The entire listing is to be repeated verbatim.

*Stored data*:

* * * *

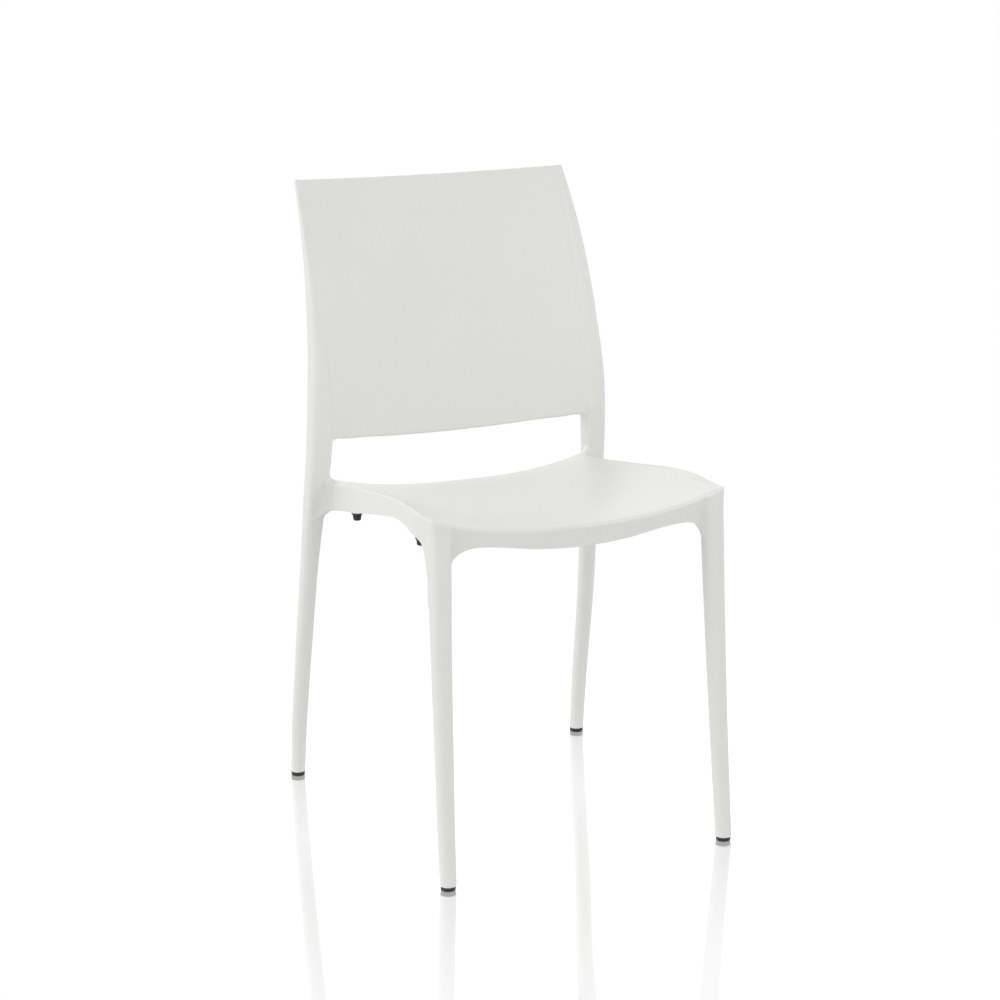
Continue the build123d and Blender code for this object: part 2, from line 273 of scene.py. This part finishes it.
def moulding(points):
    """The field of the whole moulding."""
    x, y, z = np.abs(points[:, 0]), points[:, 1], points[:, 2]
    panel, behind = back(x, y, z)
    post = common(limb(x, y, z, REAR_AT), LEG_END - z, LEG_EDGE)
    field = join(seat(x, y, z), post, POST_FILLET)
    field = join(field, panel, PANEL_FILLET + PANEL_FILLET_MORE * smooth(*PANEL_FRONT, behind))
    flush = -(behind + SKIN / 2) - FLUSH_RELIEF * (1 - smooth(*FLUSH_BLEND, z))
    trimmed = common(field, flush, FLUSH_EDGE + FLUSH_EDGE_MORE * smooth(*FLUSH_EDGE_GROWS, x))
    field = np.where(z > FLUSH_FROM, trimmed, field)
    field = common(field, z - HEIGHT + BACK_TOP_DIP * (1 - (x / TOP_HALF) ** 2), TOP_EDGE)
    for origin, axis in FEET:
        px, py, pz = x - origin[0], y - origin[1], z - origin[2]
        along = px * axis[0] + py * axis[1] + pz * axis[2]
        around = np.sqrt(np.maximum(px * px + py * py + pz * pz - along * along, 0))
        socket = np.maximum(around - SOCKET_RADIUS, along - SOCKET_DEPTH)
        field = np.maximum(field, -socket)
    for bx, by, bz in BUMPER_SEATS:
        bore = np.maximum(np.hypot(x - bx, y - by) - BOSS_BORE, z - bz - BOSS_BORE_DEPTH)
        field = np.maximum(field, -bore)
    return field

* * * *

*Exercise result*:
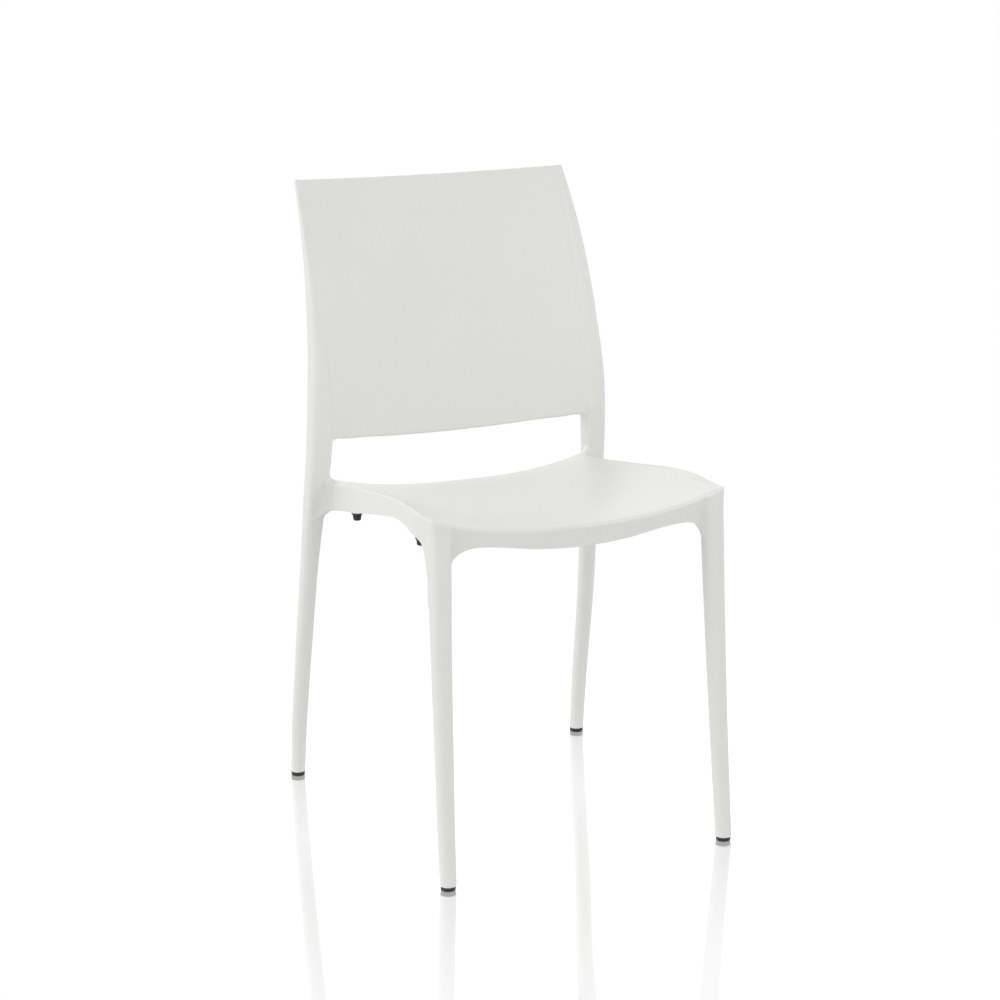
Continue the build123d and Blender code for this object: part 2, from line 273 of scene.py. This part finishes it.
def moulding(points):
    """The field of the whole moulding."""
    x, y, z = np.abs(points[:, 0]), points[:, 1], points[:, 2]
    panel, behind = back(x, y, z)
    post = common(limb(x, y, z, REAR_AT), LEG_END - z, LEG_EDGE)
    field = join(seat(x, y, z), post, POST_FILLET)
    field = join(field, panel, PANEL_FILLET + PANEL_FILLET_MORE * smooth(*PANEL_FRONT, behind))
    flush = -(behind + SKIN / 2) - FLUSH_RELIEF * (1 - smooth(*FLUSH_BLEND, z))
    trimmed = common(field, flush, FLUSH_EDGE + FLUSH_EDGE_MORE * smooth(*FLUSH_EDGE_GROWS, x))
    field = np.where(z > FLUSH_FROM, trimmed, field)
    field = common(field, z - HEIGHT + BACK_TOP_DIP * (1 - (x / TOP_HALF) ** 2), TOP_EDGE)
    for origin, axis in FEET:
        px, py, pz = x - origin[0], y - origin[1], z - origin[2]
        along = px * axis[0] + py * axis[1] + pz * axis[2]
        around = np.sqrt(np.maximum(px * px + py * py + pz * pz - along * along, 0))
        socket = np.maximum(around - SOCKET_RADIUS, along - SOCKET_DEPTH)
        field = np.maximum(field, -socket)
    for bx, by, bz in BUMPER_SEATS:
        bore = np.maximum(np.hypot(x - bx, y - by) - BOSS_BORE, z - bz - BOSS_BORE_DEPTH)
        field = np.maximum(field, -bore)
    return field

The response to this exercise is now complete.